>> Start DATASET RECORDS

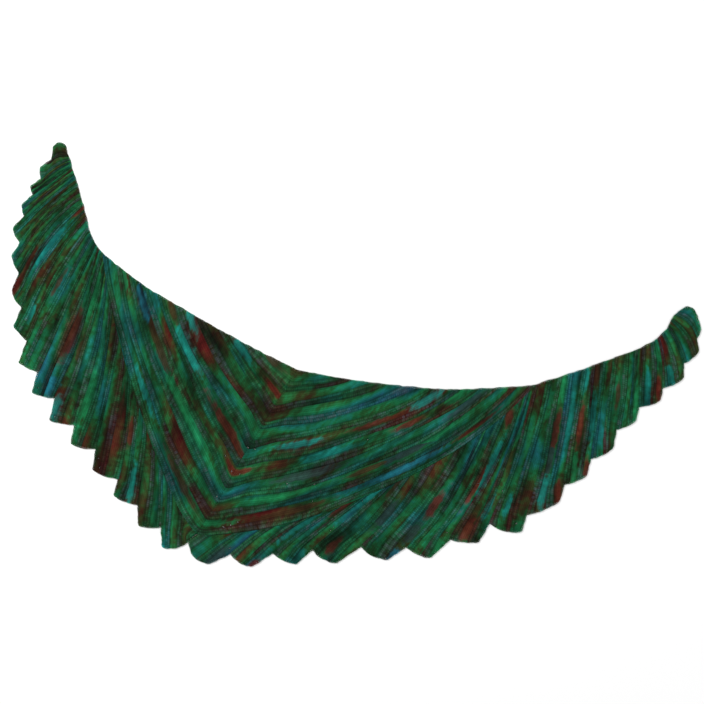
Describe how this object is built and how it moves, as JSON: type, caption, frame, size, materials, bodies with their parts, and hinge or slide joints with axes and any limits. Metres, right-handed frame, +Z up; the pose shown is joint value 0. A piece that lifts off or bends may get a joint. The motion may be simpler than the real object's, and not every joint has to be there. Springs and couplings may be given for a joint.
{
  "type": "knitted shawl",
  "caption": "Crescent-shaped knitted shawl laid flat in one layer, with fanned welts, a V-shaped middle panel and a toothed lower edge.",
  "frame": {"origin": "on the resting surface, under the middle of the shawl's bounding box", "axes": "+X from the left wing's tip side to the right wing's tip, +Y towards the neck edge, +Z up from the surface that it lies on"},
  "size_m": [1.443, 0.887, 0.004],
  "materials": {
    "wool": "matt variegated wool, greens, teals, blues and dark reds"
  },
  "bodies": {
    "root": {"left_wing": "wool", "centre_left": "wool", "centre_right": "wool", "right_wing": "wool"}
  },
  "joints": []
}
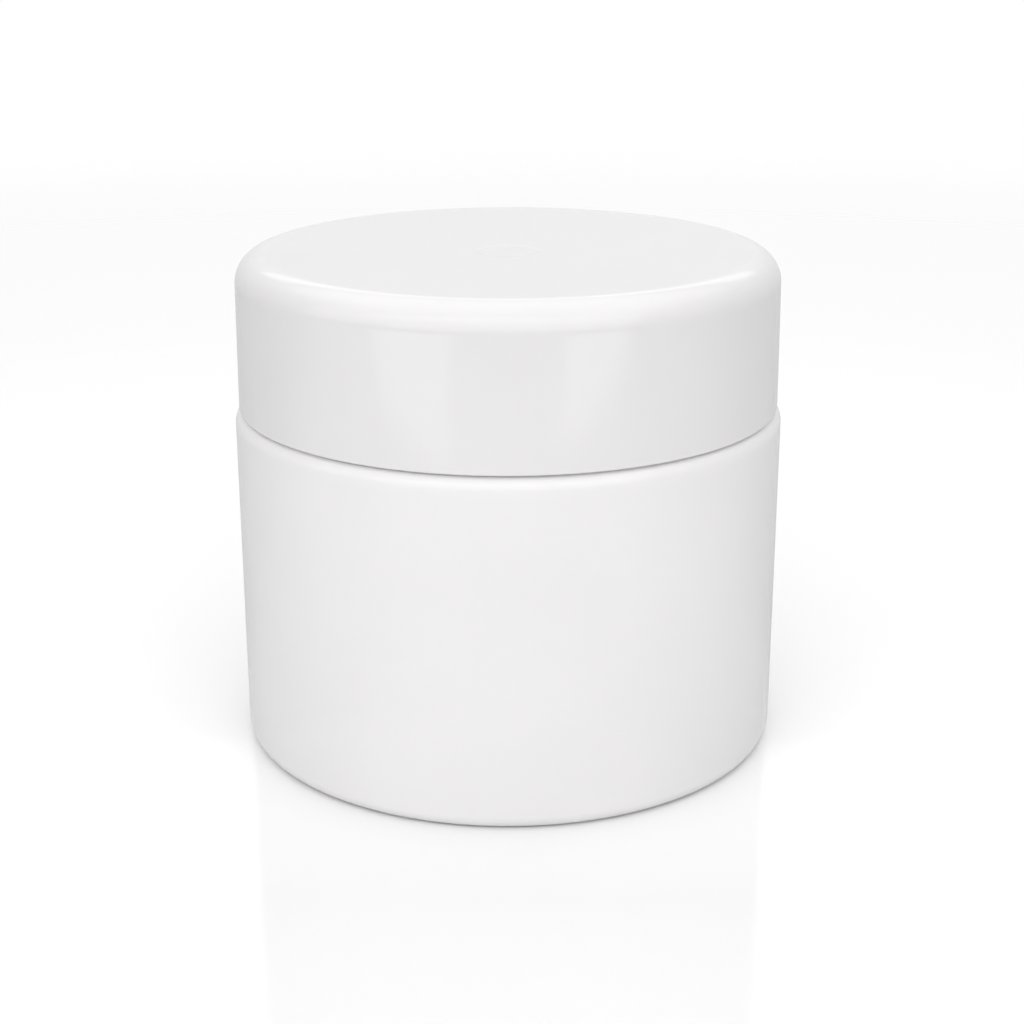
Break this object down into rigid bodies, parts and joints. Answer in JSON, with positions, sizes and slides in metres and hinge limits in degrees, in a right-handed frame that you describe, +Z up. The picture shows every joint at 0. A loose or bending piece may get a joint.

>> End DATASET RECORDS

WHAT IS REQUIRED: Restate all of the entries above precisely.

ANSWER TO THIS TASK:
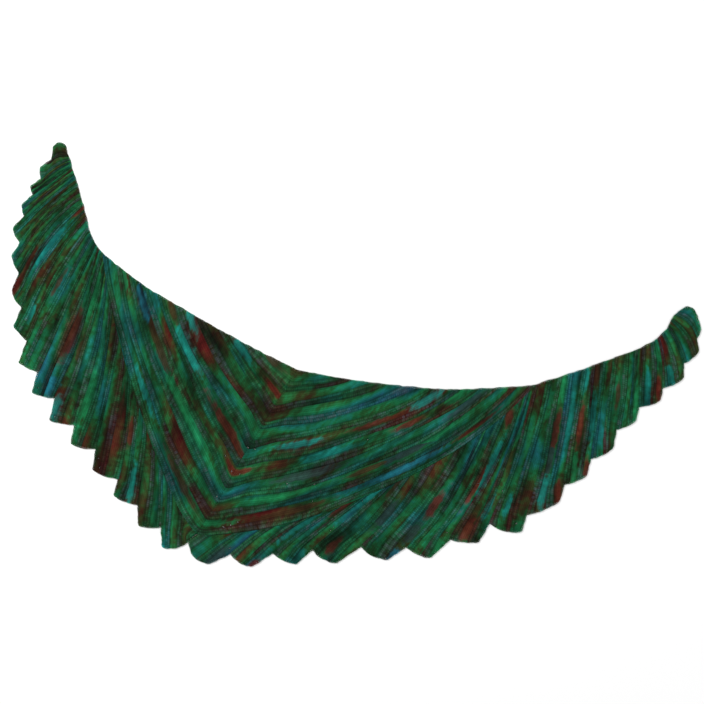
Describe how this object is built and how it moves, as JSON: type, caption, frame, size, materials, bodies with their parts, and hinge or slide joints with axes and any limits. Metres, right-handed frame, +Z up; the pose shown is joint value 0. A piece that lifts off or bends may get a joint. The motion may be simpler than the real object's, and not every joint has to be there. Springs and couplings may be given for a joint.
{
  "type": "knitted shawl",
  "caption": "Crescent-shaped knitted shawl laid flat in one layer, with fanned welts, a V-shaped middle panel and a toothed lower edge.",
  "frame": {"origin": "on the resting surface, under the middle of the shawl's bounding box", "axes": "+X from the left wing's tip side to the right wing's tip, +Y towards the neck edge, +Z up from the surface that it lies on"},
  "size_m": [1.443, 0.887, 0.004],
  "materials": {
    "wool": "matt variegated wool, greens, teals, blues and dark reds"
  },
  "bodies": {
    "root": {"left_wing": "wool", "centre_left": "wool", "centre_right": "wool", "right_wing": "wool"}
  },
  "joints": []
}
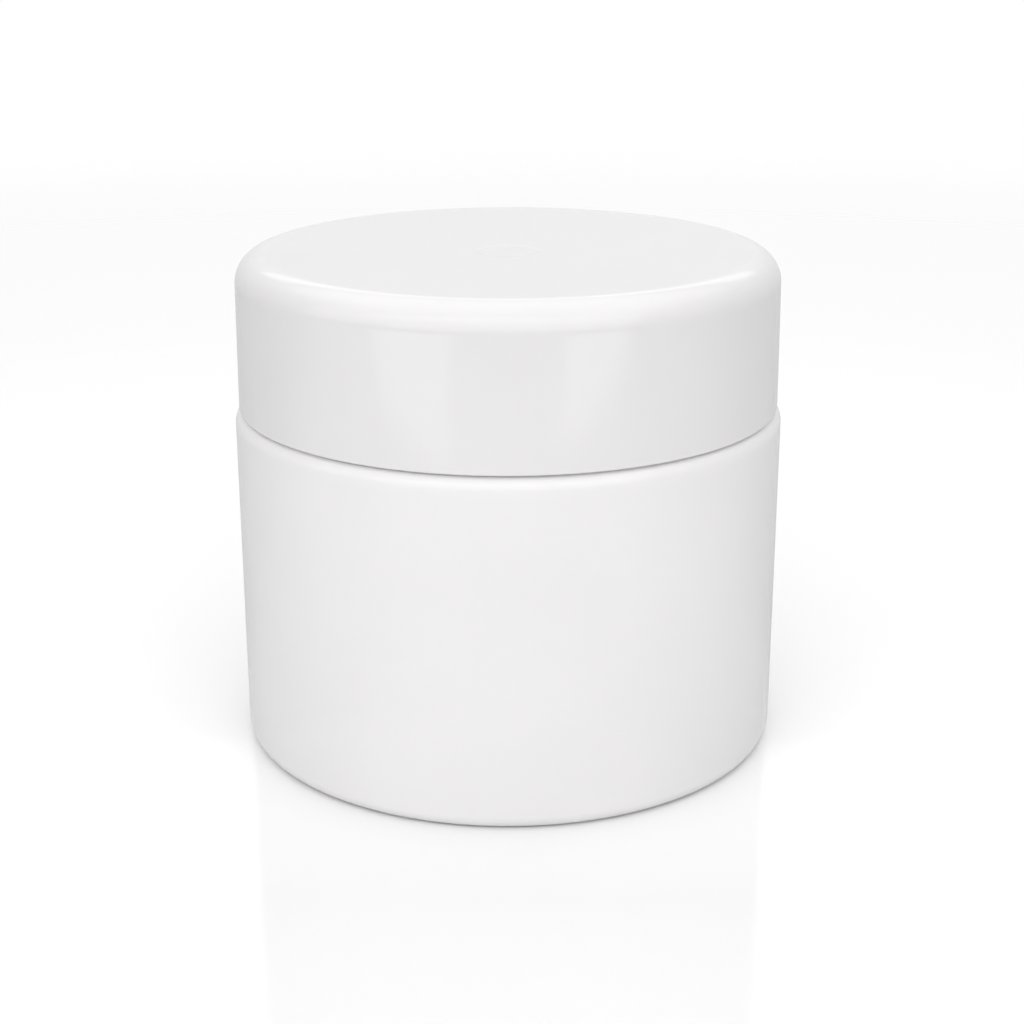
Break this object down into rigid bodies, parts and joints. Answer in JSON, with positions, sizes and slides in metres and hinge limits in degrees, in a right-handed frame that you describe, +Z up. The picture shows every joint at 0. A loose or bending piece may get a joint.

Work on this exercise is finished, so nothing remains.